Copy verbatim the material from its first line to the line that holds "filler_end = -30.0", including that line.

▸ SOURCE EXCERPT
· · · · ·
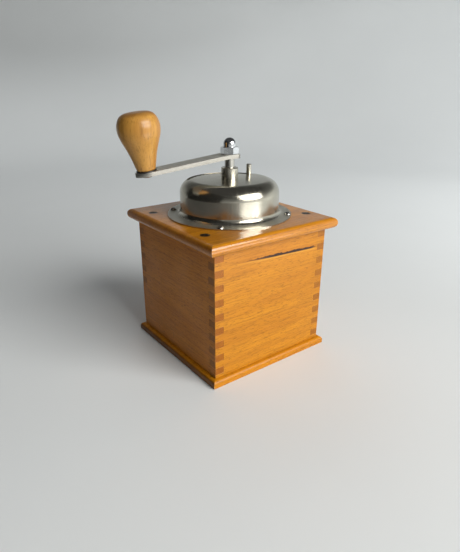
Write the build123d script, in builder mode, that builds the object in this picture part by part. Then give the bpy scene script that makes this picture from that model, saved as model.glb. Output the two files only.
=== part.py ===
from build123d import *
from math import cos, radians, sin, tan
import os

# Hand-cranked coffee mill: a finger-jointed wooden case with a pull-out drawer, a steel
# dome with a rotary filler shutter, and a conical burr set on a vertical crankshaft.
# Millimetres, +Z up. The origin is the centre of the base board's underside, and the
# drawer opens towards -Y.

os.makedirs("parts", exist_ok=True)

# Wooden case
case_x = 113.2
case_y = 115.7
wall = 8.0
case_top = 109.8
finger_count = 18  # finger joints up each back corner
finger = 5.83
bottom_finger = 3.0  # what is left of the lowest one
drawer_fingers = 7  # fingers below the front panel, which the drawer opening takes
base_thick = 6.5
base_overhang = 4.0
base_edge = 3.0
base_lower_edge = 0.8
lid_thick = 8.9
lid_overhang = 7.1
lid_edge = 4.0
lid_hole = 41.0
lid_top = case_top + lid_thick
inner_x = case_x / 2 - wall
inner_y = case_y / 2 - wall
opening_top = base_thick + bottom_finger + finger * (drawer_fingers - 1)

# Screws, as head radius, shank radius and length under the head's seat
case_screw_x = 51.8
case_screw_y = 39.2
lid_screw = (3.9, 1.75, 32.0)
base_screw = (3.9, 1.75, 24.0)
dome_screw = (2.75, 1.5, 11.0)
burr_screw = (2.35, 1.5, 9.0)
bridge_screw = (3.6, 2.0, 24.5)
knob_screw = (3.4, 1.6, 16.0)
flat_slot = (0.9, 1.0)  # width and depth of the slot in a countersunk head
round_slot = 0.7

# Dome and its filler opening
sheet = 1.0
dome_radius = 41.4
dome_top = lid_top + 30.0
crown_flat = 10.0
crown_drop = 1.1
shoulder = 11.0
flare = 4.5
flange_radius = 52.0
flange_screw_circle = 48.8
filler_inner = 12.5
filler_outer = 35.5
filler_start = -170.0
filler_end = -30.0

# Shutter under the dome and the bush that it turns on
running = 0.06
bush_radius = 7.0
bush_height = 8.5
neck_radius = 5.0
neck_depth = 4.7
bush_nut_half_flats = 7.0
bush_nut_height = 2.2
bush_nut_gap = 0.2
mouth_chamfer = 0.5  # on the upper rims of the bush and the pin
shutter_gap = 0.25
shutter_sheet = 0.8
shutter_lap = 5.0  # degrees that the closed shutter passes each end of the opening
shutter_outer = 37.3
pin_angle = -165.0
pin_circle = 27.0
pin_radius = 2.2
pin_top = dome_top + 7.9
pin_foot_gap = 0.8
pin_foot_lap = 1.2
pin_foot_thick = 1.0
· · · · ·
▸ REPLY TO THE EXERCISE
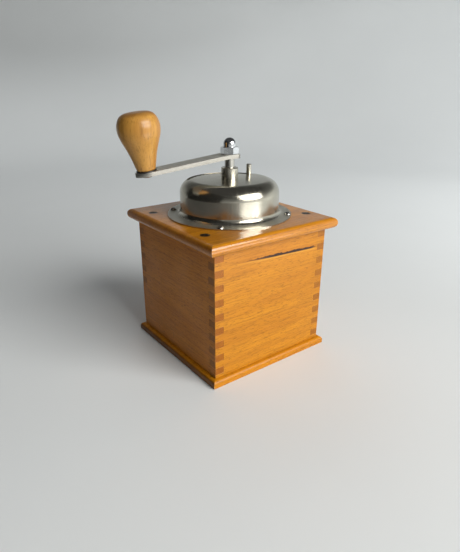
Write the build123d script, in builder mode, that builds the object in this picture part by part. Then give the bpy scene script that makes this picture from that model, saved as model.glb. Output the two files only.
=== part.py ===
from build123d import *
from math import cos, radians, sin, tan
import os

# Hand-cranked coffee mill: a finger-jointed wooden case with a pull-out drawer, a steel
# dome with a rotary filler shutter, and a conical burr set on a vertical crankshaft.
# Millimetres, +Z up. The origin is the centre of the base board's underside, and the
# drawer opens towards -Y.

os.makedirs("parts", exist_ok=True)

# Wooden case
case_x = 113.2
case_y = 115.7
wall = 8.0
case_top = 109.8
finger_count = 18  # finger joints up each back corner
finger = 5.83
bottom_finger = 3.0  # what is left of the lowest one
drawer_fingers = 7  # fingers below the front panel, which the drawer opening takes
base_thick = 6.5
base_overhang = 4.0
base_edge = 3.0
base_lower_edge = 0.8
lid_thick = 8.9
lid_overhang = 7.1
lid_edge = 4.0
lid_hole = 41.0
lid_top = case_top + lid_thick
inner_x = case_x / 2 - wall
inner_y = case_y / 2 - wall
opening_top = base_thick + bottom_finger + finger * (drawer_fingers - 1)

# Screws, as head radius, shank radius and length under the head's seat
case_screw_x = 51.8
case_screw_y = 39.2
lid_screw = (3.9, 1.75, 32.0)
base_screw = (3.9, 1.75, 24.0)
dome_screw = (2.75, 1.5, 11.0)
burr_screw = (2.35, 1.5, 9.0)
bridge_screw = (3.6, 2.0, 24.5)
knob_screw = (3.4, 1.6, 16.0)
flat_slot = (0.9, 1.0)  # width and depth of the slot in a countersunk head
round_slot = 0.7

# Dome and its filler opening
sheet = 1.0
dome_radius = 41.4
dome_top = lid_top + 30.0
crown_flat = 10.0
crown_drop = 1.1
shoulder = 11.0
flare = 4.5
flange_radius = 52.0
flange_screw_circle = 48.8
filler_inner = 12.5
filler_outer = 35.5
filler_start = -170.0
filler_end = -30.0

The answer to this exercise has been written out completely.